Hoy recuerdo su caso por dos motivos; uno, porque si me obligo a recordar, ha habido otros muchos casos de disección en los que el tratamiento trombolítico intravenoso sí ayudó a los pacientes, lo que confirma las reflexiones de mi anterior columna (copiadas del Dr Marsh), acerca de la selectividad de la memoria en los médicos, que para nuestra desgracia nos hace recordar siempre primero los casos en los que fallamos o hubo mala suerte.
El segundo motivo es que no puedo evitar pensar, y doy mi palabra que al hacerlo se me humedecen los ojos, cuán diferentes hubieran sido las cosas si la disección de Rocío hubiera tenido lugar hoy día. Seguramente la paciente hubiera llegado a mis manos un poquito antes de lo que lo hizo entonces, pero, y sobre todo, yo hubiera tenido muchos más medios para intentar solucionar su problema.
Porque estos grandes trombos que nacen en la arteria carótida interna extracraneal y que por tanto resisten de manera obstinada los fármacos trombolíticos, tienen hoy una manera mucho más sencilla y directa de ser resueltos, mediante la introducción de un dispositivo extractor de trombos que se progresa mediante navegación interna hasta el punto de la oclusión, para después retirarlo llevándose consigo el conglomerado de plaquetas y fibrina que tanto daño está haciendo al cerebro (y por tanto a la vida) del paciente.
En los últimos meses decenas y decenas de pacientes con casos similares a los de Rocío se han beneficiado de la instauración de la terapia de extracción mecánica de trombos cerebrales en nuestro hospital. Se trata de una maniobra terapéutica compleja, que requiere una gran destreza por parte de los neurólogos o radiólogos que la realizan y que supone además un despliegue logístico importante para un centro hospitalario que debe proveerse de guardias localizadas de estos profesionales así como de los anestesistas y enfermeros que los ayudan, y que debe además hacer frente al elevado coste de los dispositivos extractores de trombos que se utilizan en las intervenciones.
Que Albacete disponga de esta tecnología es un logro de nuestra Sanidad local, porque hay muy pocas capitales de provincia fuera de Madrid y Barcelona en las que esta terapia se encuentre accesible a los ciudadanos 24 horas al día, todos los días del año.

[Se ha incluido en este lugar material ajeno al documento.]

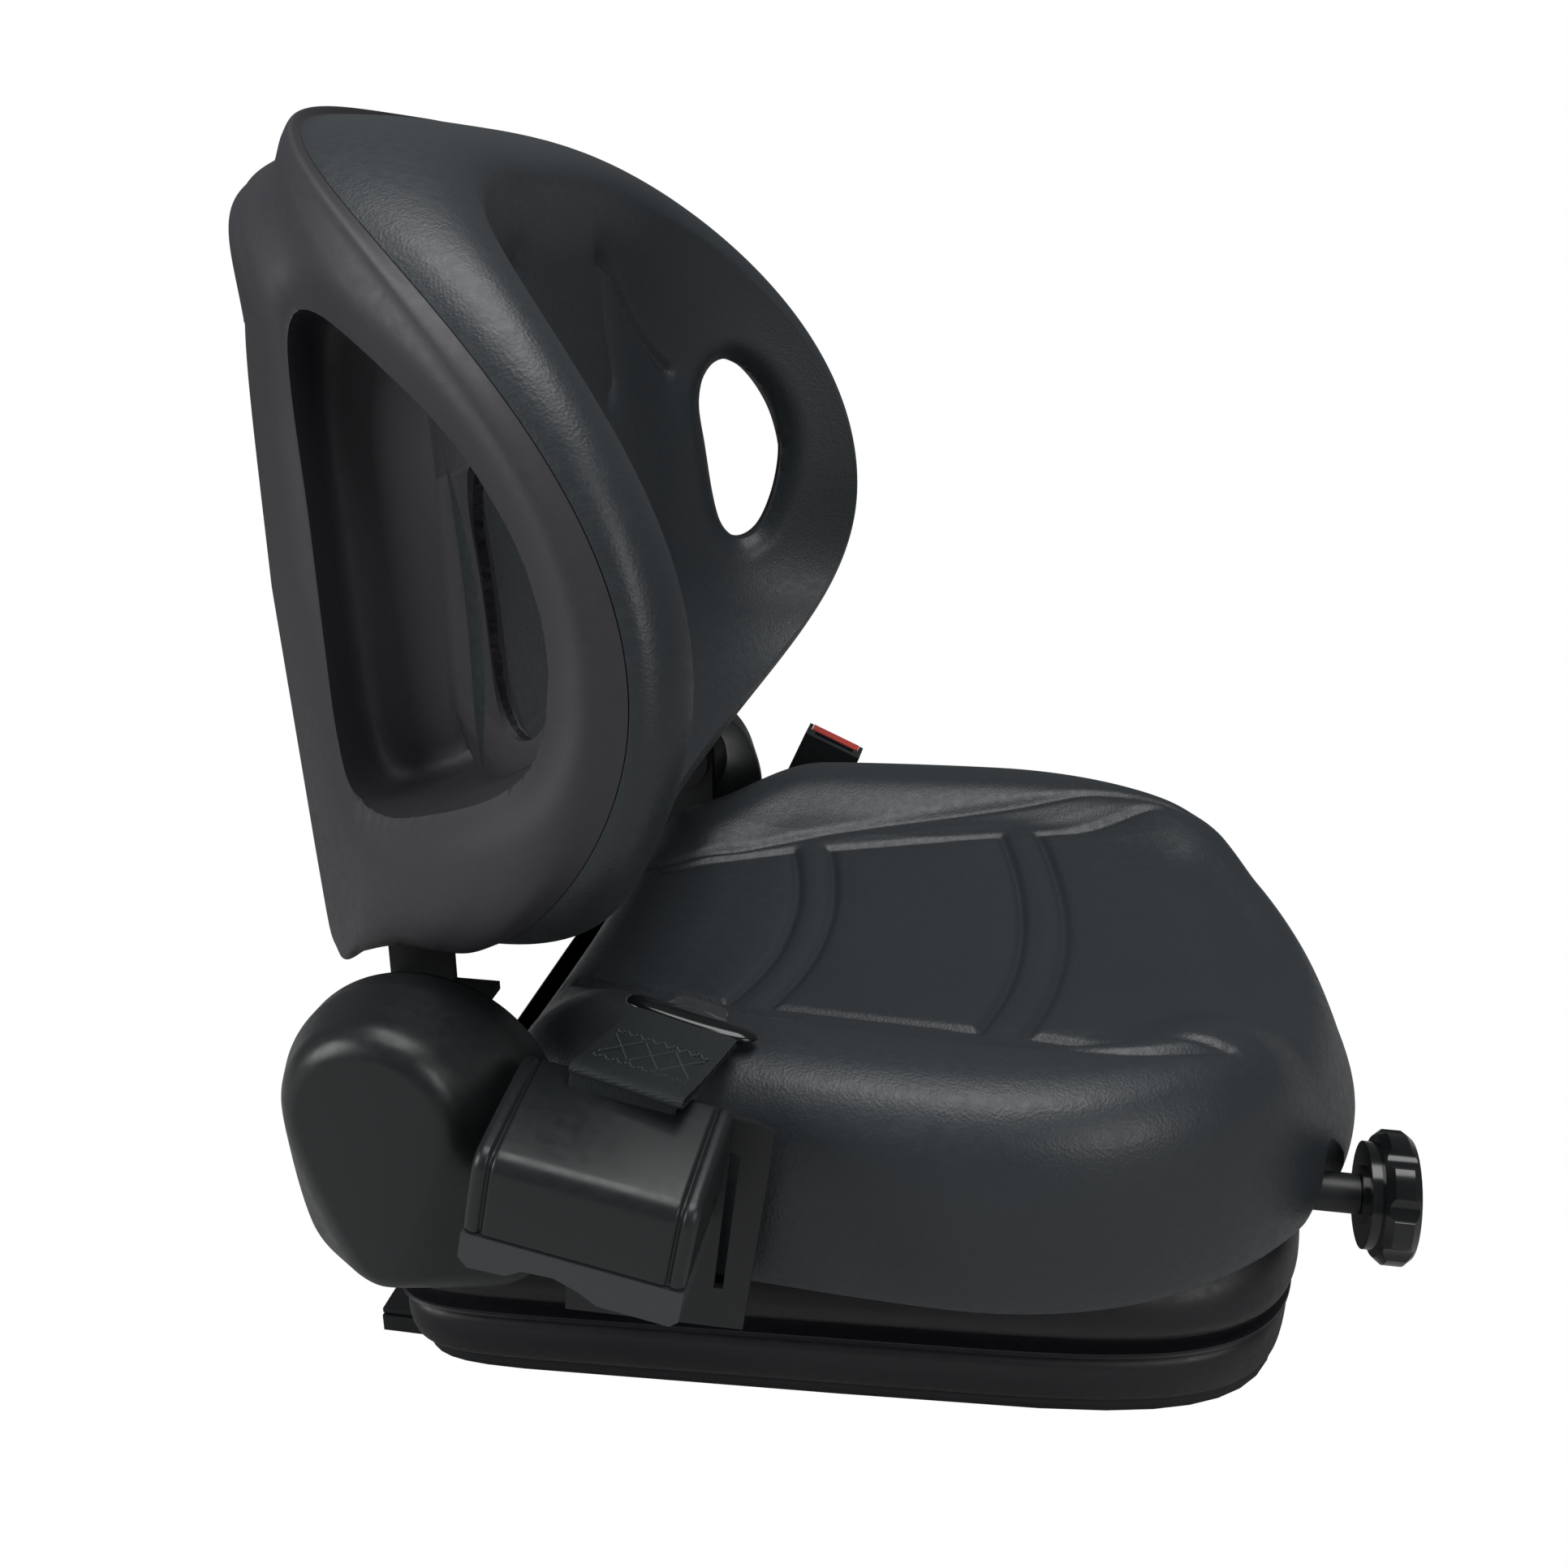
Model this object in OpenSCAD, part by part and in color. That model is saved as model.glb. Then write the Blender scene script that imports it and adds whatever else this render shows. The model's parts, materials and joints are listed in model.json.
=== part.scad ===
/* [Slide rails] */
// Length of each lower slide rail
rail_len = 260; // [250:2:270]
// Length of each upper slide rail
upper_len = 330; // [320:2:340]
// Width of each slide rail
rail_w = 38; // [36:1:44]
// Height of a lower and an upper rail together
slide_h = 12.5; // [12:0.1:13]
// Distance from the middle of the seat to the middle of each rail
rail_y = 124; // [120:1:128]
// Sheet thickness of the rails
rail_t = 2.5; // [2.3:0.1:2.5]
// Spacing of the mounting bolts along the rails
bolt_x = 200; // [190:5:210]
// Distance of the seat ahead of the middle of the rails
seat_x = 107; // [102:1:110]
// Diameter of the mounting holes
bolt_d = 9; // [8:0.5:11]
// Spacing of the latch notches
notch_pitch = 25; // [22:0.5:26]

/* [Suspension] */
// Length of the rubber bellows along the seat
bellows_len = 412; // [406:1:418]
// Width of the rubber bellows at its foot
bellows_w = 324; // [320:1:330]
// Height from the floor plate to the cushion pan
susp_h = 92; // [88:1:96]
// Thickness of the floor plate
floor_t = 3; // [2.5:0.1:3.5]
// Wall of the bellows
bellows_wall = 2.5; // [2:0.1:3.5]
// Span of a scissor arm between its pivot and its glide
arm_span = 280; // [270:1:286]
// Thickness of a scissor arm
arm_t = 5; // [4:0.5:5]
// Diameter of the pivot pins
pin_d = 10; // [8:0.5:11]
// Diameter of the plastic glides
glide_d = 16; // [15:0.5:17]
// Outer diameter of a suspension spring
spring_d = 36; // [30:1:40]
// Wire of a suspension spring
spring_wire = 5; // [4:0.5:6]
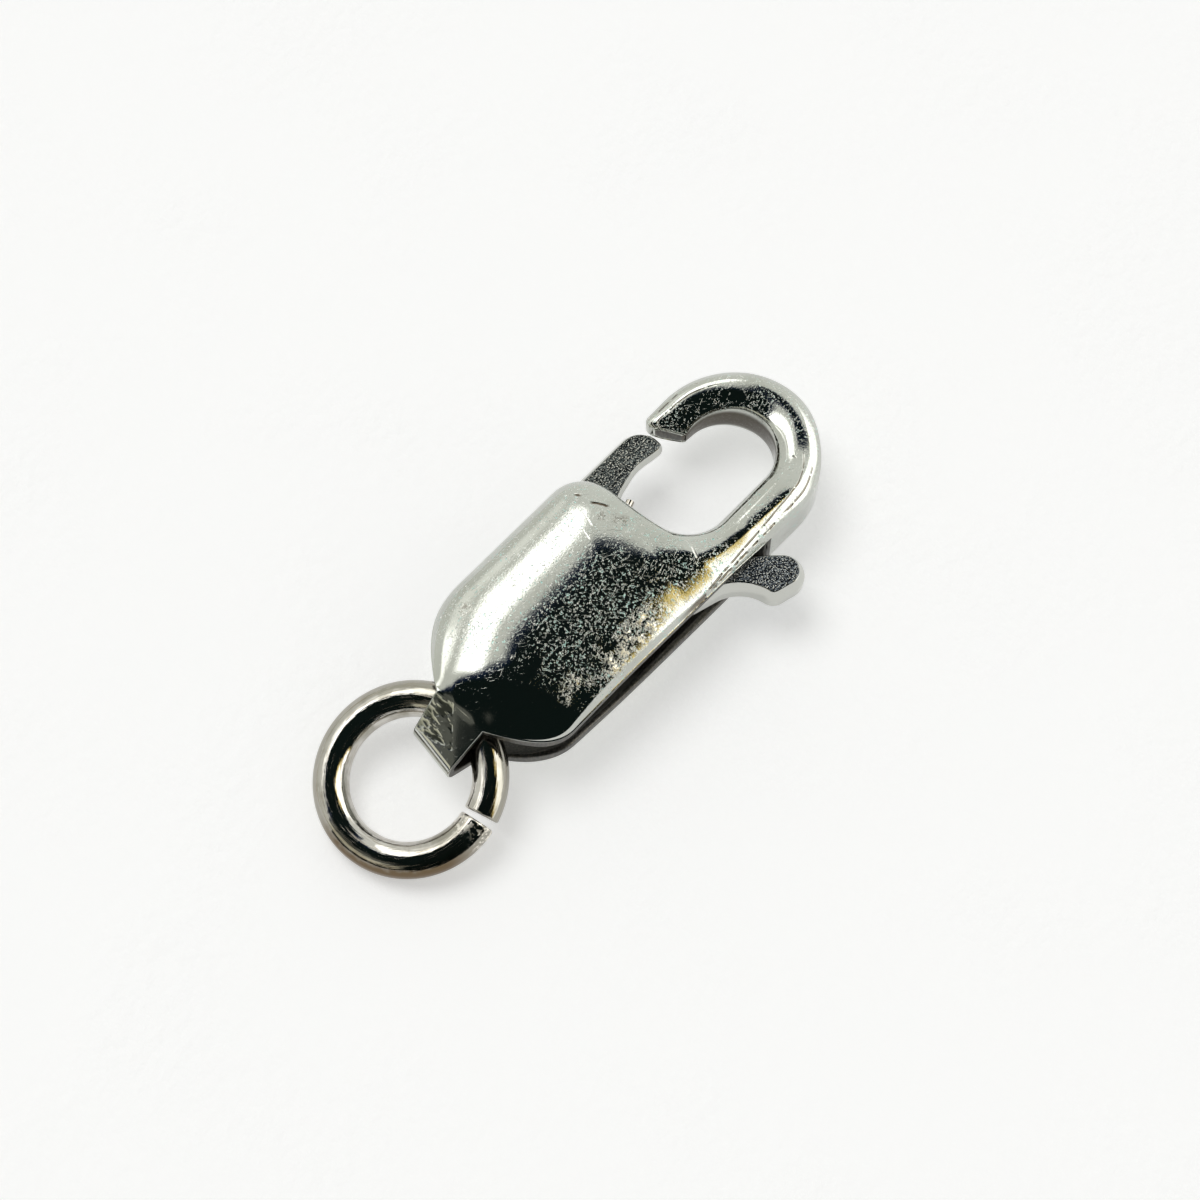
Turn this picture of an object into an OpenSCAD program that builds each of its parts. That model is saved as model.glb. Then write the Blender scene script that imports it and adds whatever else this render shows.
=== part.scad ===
// Lobster clasp with a split jump ring, in millimetres. It lies on its lower
// dome, +X runs from the ring to the hook, and the thumb tab is on the -Y side.

/* [Body shells] */
// Straight and rounded length of the shells, from the neck to the front corner
body_len = 6.9; // [6.2:0.1:8]
// Widest reach of the shells on the gate side of the axis
gate_side_w = 2.4; // [2.2:0.05:2.6]
// Reach of the shells on the thumb side, where the tail corner ends
thumb_side_w = 2.3; // [2.1:0.05:2.4]
// Height of each dome over the middle plane
crown_h = 1.5; // [1.35:0.05:1.8]
// Thickness of the sheet over the domes
sheet_t = 0.3; // [0.2:0.02:0.36]
// Open height of the slot between the two shells
slot_h = 0.95; // [0.9:0.01:1.1]
// How far the slot runs past the front edge, on the thumb side
slot_past = 1.7; // [1.6:0.05:2]
// Height of the cut edge of each shell along the slot
edge_h = 0.22; // [0.15:0.01:0.3]
// Width over which the edge of a shell rolls over
roll_w = 0.45; // [0.3:0.05:0.6]
// Length of the tail corner on the gate side
gate_tail_l = 2.5; // [2.1:0.1:3]
// Length of the tail corner on the thumb side
thumb_tail_l = 1.7; // [1.5:0.1:2.4]
// Radius of the front corner beside the gate
front_r = 1; // [0.7:0.05:1.3]

/* [Hook] */
// Radius of the round end of the eye
eye_r = 1.2; // [1.05:0.05:1.35]
// Length of the eye, from the front edge of the shells to its round end
eye_len = 4.2; // [3.9:0.05:4.8]
// Radius of the low corner of the eye, next to the front edge
eye_corner_r = 1.3; // [1:0.05:1.5]
// Width of the hook arm beyond the round end of the eye
arm_end_w = 1.25; // [1:0.05:1.5]
// Width of the hook arm at its tip
tip_w = 1.08; // [0.9:0.02:1.2]
// How far the tip reaches back from the centre of the eye's round end, on its inner side
tip_reach = 0.28; // [0:0.05:0.4]
// How much further the tip reaches on its outer side
tip_slant = 0.6; // [0.3:0.05:0.7]
// Height of the hook's root over the middle plane
root_h = 1.06; // [0.9:0.02:1.2]
// Height of the hook's bend over the middle plane
bend_h = 0.78; // [0.6:0.02:1]
// Height of the hook's tip over the middle plane
tip_h = 0.32; // [0.3:0.02:0.6]
// Half height of the side wall at the tip
tip_wall = 0.18; // [0.12:0.01:0.26]

/* [Neck and bail] */
// Distance from the end of the bail to the neck
bail_len = 1.1; // [1:0.05:1.5]
// Width of the strip at the neck
neck_w = 1.56; // [1.3:0.02:1.7]
// Width of the strip at its fold
fold_w = 1.44; // [1.2:0.02:1.6]
// Thickness of the strip round the bail
strip_t = 0.24; // [0.18:0.01:0.28]
// Inner radius of the fold
fold_r = 0.14; // [0.12:0.01:0.2]
// Slope of the strip on each side of the bail
bail_slope = 33; // [31:0.5:38]
// Turn of the fold line seen from above
fold_skew = 10; // [0:1:14]

/* [Lever] */
// Thickness of the lever plate
lever_t = 0.85; // [0.7:0.01:0.86]
// Width of the gate arm
gate_w = 1.1; // [0.95:0.01:1.2]
// Distance of the gate arm's outer side from the axis
gate_out = 2.33; // [2.25:0.01:2.36]
// Gap between the gate's tip and the tip of the hook
gate_gap = 0.25; // [0.15:0.05:0.4]
// Length of the round outer corner of the gate's tip
gate_tip_l = 0.7; // [0.4:0.02:0.8]
// Depth of the round outer corner of the gate's tip
gate_tip_d = 0.87; // [0.5:0.01:0.9]
// Pivot, behind the front edge of the shells
pivot_back = 2.15; // [2:0.05:2.4]
// Pivot, on the thumb side of the axis
pivot_side = 1; // [0.9:0.02:1.05]
// Radius of the lever round its pivot
boss_r = 1; // [0.8:0.05:1.1]
// Radius of the thumb tab's round end
thumb_r = 0.55; // [0.45:0.01:0.65]
// Reach of the thumb tab beyond the axis
thumb_out = 3.76; // [3.6:0.02:4]
// Distance of the thumb tab's centre in front of the pivot
thumb_fore = 3.6; // [3.5:0.05:3.7]
// Radius of the hollow behind the thumb tab
thumb_hollow_r = 1.1; // [0.9:0.05:1.3]

/* [Pin and spring] */
// Diameter of the pivot pin
pin_d = 0.8; // [0.6:0.05:1]
// Radial clearance of the lever on its pin
pin_fit = 0.03; // [0.02:0.01:0.06]
// Diameter of the spring wire
spring_d = 0.22; // [0.16:0.01:0.24]
// Clearance between the spring and what it lies beside
spring_gap = 0.06; // [0.04:0.01:0.1]

/* [Jump ring] */
// Outer diameter of the jump ring
ring_d = 4.95; // [4.6:0.05:5.4]
// Diameter of the ring's wire
ring_wire = 0.92; // [0.8:0.01:0.94]
// Width of the cut in the ring
ring_cut = 0.12; // [0.05:0.01:0.3]
// Direction of the cut round the ring, from the bail
cut_turn = -79; // [-120:1:-60]
// Distance of the ring's wire inside the bail, from the bail's end
ring_seat = 1.3; // [1.26:0.02:1.4]

/* [Hidden] */

// Plan of the shells and the eye
slot_z = slot_h / 2;
side_z = slot_z + edge_h;
neck_x = bail_len;
front_x = neck_x + body_len;
gate_tail_x = neck_x + gate_tail_l;
thumb_tail_x = neck_x + thumb_tail_l;
eye_x = front_x + eye_len - eye_r;
outer_r = (2 * eye_r + arm_end_w + tip_w) / 2;
outer_x = eye_x + eye_r + arm_end_w - outer_r;
outer_y = eye_r + tip_w - outer_r;
tip_in_x = eye_x - tip_reach;
tip_out_x = tip_in_x - tip_slant;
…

Más llamativo sería para nuestra ciudadanía saber, y yo quiero contárselo, que este mismo tratamiento no está accesible en esas condiciones en ninguna ciudad de Gran Bretaña, ni siquiera Londres, y en casi ninguna de los EE UU, donde en cualquier caso su financiación resulta prohibitiva para la mayoría de los pacientes.
Esta mañana hablaba yo con Vanesa, una chica aún ingresada en nuestra unidad. Confirmaba que su recuperación del lenguaje, de la visión, y de la fuerza de sus extremidades ha sido completa después de que hace muy pocos días se le extrajera un trombo de una localización muy similar al que tenía Rocío aquel día de hace 10 años. Mientras revisaba a Vanesa no he podido evitar acordarme de esa otra joven, y es probable que siga acordándome de ella dentro de 10 años más, por mucho que en ese tiempo pasarán por mis manos –eso espero- muchas más Vanesas que Rocíos.
Esa, sin duda, es la cara amarga de nuestra profesión, aunque probablemente también resulte nuestro mayor acicate. Y es que aunque Vanesa nos diera las gracias a nosotros cuando se iba de alta, totalmente recuperada sólo 5 días después de su trombosis, sin saberlo, ella le debe también mucho a Rocío.